One part of the exhibition space is available for new productions and performative art projects, which will allow the exhibition to grow as it runs. The artist Santiago Sierra, for example, will be putting on a two-day performance (1 May and 21 September) with two people with a migrant background entitled Repetition of the writing of a phrase (with the kind support of the ISOP association). The two-member artist group KURS will work in several phases on the Wall installation We have always received something in exchange that we lived, in which they approach the topic of work through the concept of laziness. On 14 June, British-Canadian media artist Sam Meech will use a knitting machine to produce a banner in his performance Punchcard Economy: 8 Hours Labour, which lasts an entire working day and addresses the great achievement of the labour struggle to limit the working day to eight hours.
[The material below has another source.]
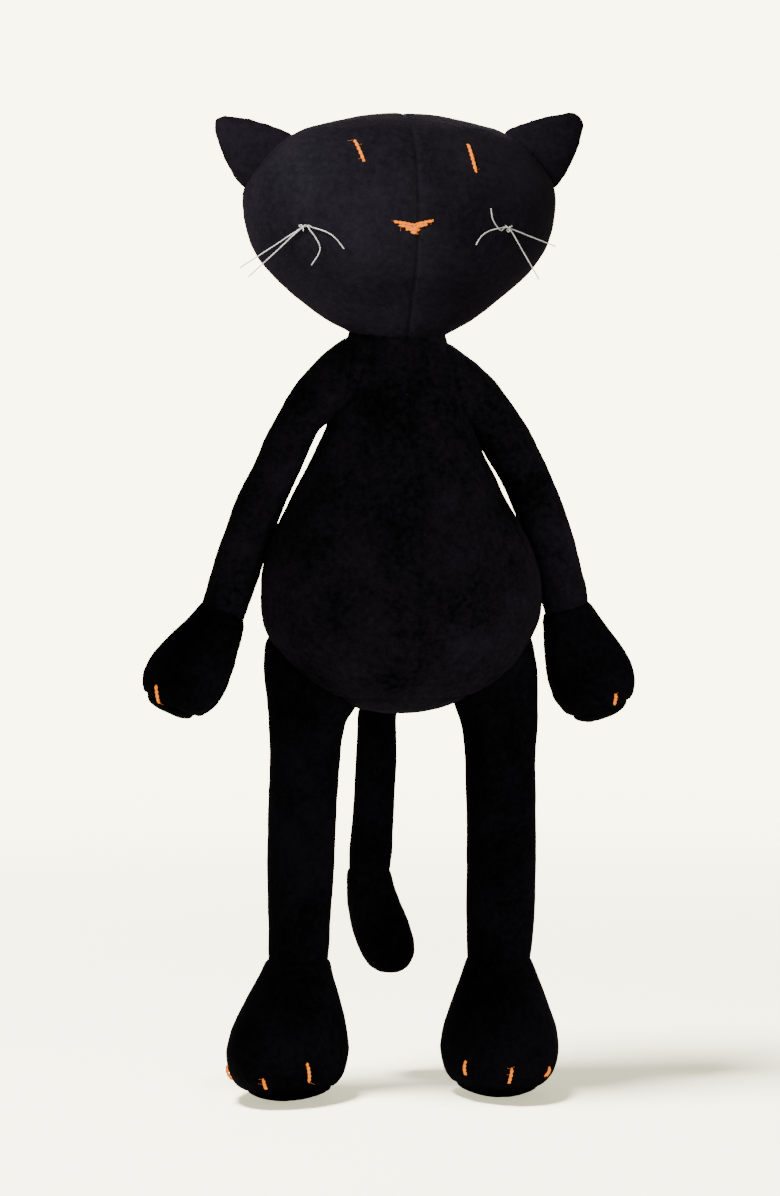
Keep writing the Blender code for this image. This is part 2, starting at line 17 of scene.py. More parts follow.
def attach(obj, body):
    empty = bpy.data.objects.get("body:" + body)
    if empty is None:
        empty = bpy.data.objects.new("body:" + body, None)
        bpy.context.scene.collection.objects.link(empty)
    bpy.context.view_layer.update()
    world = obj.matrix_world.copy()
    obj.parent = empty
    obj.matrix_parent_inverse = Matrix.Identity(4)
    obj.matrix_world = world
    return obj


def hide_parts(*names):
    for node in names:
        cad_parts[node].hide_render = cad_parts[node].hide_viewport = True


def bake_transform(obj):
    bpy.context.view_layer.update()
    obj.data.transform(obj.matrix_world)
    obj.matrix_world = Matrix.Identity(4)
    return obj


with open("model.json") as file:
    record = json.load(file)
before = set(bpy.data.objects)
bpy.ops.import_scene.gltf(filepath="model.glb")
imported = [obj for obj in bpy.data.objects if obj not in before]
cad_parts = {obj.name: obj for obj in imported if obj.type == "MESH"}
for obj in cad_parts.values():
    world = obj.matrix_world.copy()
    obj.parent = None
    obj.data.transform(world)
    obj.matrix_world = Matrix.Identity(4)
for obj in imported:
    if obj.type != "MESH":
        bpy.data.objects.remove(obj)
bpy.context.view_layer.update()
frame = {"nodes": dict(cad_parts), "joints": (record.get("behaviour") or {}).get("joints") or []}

In addition to legendary works of art in the context of labour, such as Semiotics of the Kitchen by Martha Rosler from 1975, Harun Farocki's Workers Leaving the Factory from 1995 and Tehching Hsieh's One Year Performance, 1980-1981, in which the artist operated a time clock on the hour for a year, the exhibition will show new and adapted works by Mikhail Mikhailov, Luiza Margan and Aldo Giannotti.

A radical act of liberation by Selma Selman: the destruction of the hoovers - for most women a symbol of invisible, unpaid labour. (right) Photo: Universalmuseum Joanneum/J.J. Kucek

Parallel to the exhibition at the Kunsthaus Graz, the History Museum, in an exhibition titled It’s All Work, draws on historic press photographs from the Foto Blaschka agency to tell of the imbalance in the world of work and the massive inequalities between the sexes, some of which still existing today. A new artistic production based on the Blaschka Photo Archive will be on show in both exhibitions.

Exhibition artists:

Maja Bajević, Julien Berthier, Louisa Clement, Manuel Correa & Marina Otero Verzier, Jeremy Deller, Antje Ehmann & Harun Farocki, Aldo Giannotti, Liam Gillick, Lisa Großkopf, Andreas Gursky, Michael Hieslmair & Michael Zinganel & Theresa Hattinger, Tehching Hsieh, Johanna Kandl, Peter Kogler, KURS (Miloš Miletić, Mirjana Radovanović), Luiza Margan, Pia Mayrwöger, Sam Meech, Michail Michailov, Elisa Giardina Papa, Nika Radić, Martha Rosler, Sebastian Schmieg & Silvio Lorusso, Christoph Schwarz, Selma Selman, Santiago Sierra, Lia Sudermann & Simon Nagy, Oliver Walker.




Work between meaning and imbalance

Opening: 30.04.2024, 7 pm
With a performance by slam poet Agnes Maier

Laufzeit: 01.05.2024‒19.01.2025
Curated by Katia Huemer   
Location: Space02
Kunsthaus Graz, Lendkai 1, 8020 Graz 



Image material for download and the detailed press release can be found at



Event information for the ‘Day of Labour’

01.05.2024, 1-5 pm
Santiago Sierra Repetition of the Writing of a Phrase

People of migrant origin spend hours writing the phrase ‘I will never take a job away from a European’. Santiago Sierra's provocative performance addresses social and economic injustices such as the exploitation of migrant workers and breaks through social taboos to raise awareness of political and social grievances.